TB: I must say that this is not true on the continent, where much more time is spent with the music, and there is a noticeable difference each day the ensemble lives with the piece.
JD: In closing, with the direction choral music is moving, in general, do you think that choral music will detach and become mostly that of collegiate choirs, concert halls, and choral societies of various cities?
JR: It’s certainly true that those developed a big audience for sacred music as Art – music you can put on your stereo and chill out to. Probably church music is heard more often on discs and in concert halls than in church. And in England, there is a split between the music you will hear in cathedrals and collegiate chapels versus the music of the parish churches. Up until the 60s, it was more of a piece, culturally – albeit more elaborate and better done in the cathedrals and collegiate choirs. But now, the parish churches in England have mostly gone towards pop music, evangelical, and “worship songs,” completely different from the music of the cathedrals. The risk to the cathedrals is that they are an apex without a base to the pyramid. And our cathedrals are all under financial pressure.
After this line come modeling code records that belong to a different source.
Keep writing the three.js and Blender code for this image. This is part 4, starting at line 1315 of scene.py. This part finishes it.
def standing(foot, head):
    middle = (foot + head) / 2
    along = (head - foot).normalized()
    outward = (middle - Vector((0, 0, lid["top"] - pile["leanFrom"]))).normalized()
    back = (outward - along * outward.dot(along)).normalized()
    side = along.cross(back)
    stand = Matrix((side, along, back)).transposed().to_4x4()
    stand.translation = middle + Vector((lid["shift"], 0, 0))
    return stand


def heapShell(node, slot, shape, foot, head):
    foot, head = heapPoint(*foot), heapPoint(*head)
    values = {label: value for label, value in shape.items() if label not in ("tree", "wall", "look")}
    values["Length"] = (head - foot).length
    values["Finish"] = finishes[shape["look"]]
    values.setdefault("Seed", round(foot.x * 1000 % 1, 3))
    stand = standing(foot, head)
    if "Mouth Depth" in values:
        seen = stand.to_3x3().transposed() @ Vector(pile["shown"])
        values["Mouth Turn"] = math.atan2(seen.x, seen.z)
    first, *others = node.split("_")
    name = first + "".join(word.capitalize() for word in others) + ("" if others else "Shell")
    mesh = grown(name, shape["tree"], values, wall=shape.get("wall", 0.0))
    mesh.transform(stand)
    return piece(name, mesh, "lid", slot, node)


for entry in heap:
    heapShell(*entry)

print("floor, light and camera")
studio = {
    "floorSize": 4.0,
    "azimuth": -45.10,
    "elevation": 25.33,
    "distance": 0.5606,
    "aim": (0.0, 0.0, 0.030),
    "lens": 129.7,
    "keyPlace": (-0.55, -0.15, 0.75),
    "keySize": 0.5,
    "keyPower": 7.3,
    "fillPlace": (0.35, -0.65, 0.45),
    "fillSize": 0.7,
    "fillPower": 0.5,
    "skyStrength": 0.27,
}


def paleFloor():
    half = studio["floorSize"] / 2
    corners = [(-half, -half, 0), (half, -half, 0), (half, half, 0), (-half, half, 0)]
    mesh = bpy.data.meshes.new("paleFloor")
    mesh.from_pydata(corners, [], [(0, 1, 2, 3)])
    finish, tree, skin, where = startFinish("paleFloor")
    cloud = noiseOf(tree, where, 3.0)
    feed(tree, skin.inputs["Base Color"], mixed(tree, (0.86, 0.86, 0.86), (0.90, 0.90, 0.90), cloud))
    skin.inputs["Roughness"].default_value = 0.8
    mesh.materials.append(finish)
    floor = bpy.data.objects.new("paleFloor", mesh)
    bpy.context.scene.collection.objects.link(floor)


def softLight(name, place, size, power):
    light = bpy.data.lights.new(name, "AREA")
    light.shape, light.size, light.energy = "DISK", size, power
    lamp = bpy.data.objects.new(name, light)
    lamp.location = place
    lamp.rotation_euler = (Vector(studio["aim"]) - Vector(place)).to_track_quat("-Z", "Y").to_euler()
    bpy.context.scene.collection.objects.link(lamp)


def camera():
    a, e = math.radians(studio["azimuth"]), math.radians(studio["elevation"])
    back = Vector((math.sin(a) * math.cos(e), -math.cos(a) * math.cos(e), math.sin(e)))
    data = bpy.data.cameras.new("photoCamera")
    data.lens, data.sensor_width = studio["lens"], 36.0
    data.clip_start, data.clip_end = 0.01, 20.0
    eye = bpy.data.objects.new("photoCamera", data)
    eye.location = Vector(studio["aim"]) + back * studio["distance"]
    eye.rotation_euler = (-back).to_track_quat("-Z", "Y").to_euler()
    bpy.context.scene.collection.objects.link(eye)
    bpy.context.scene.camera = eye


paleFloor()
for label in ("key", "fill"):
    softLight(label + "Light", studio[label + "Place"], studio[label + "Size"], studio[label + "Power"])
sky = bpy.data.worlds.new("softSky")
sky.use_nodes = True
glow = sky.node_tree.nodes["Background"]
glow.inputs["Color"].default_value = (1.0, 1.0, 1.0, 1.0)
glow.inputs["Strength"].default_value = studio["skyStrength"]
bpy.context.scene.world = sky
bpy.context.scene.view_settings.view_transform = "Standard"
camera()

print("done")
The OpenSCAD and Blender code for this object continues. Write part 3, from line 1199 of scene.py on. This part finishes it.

TB: In the past, the church was an important patron of the Arts. Composers wrote FOR the church. Now, many of the great composers don’t write for the church, as if it’s too trivial. The language of music has changed.
JD: When I was young, sacred music was rarely performed in concert halls; but I think now it frequently is. No one thinks twice about this. Which tells me that the “sacred” arts are moving away from sacred spaces and into secular spaces. Very interesting!
You’ve both given me many things to think about. Thank you!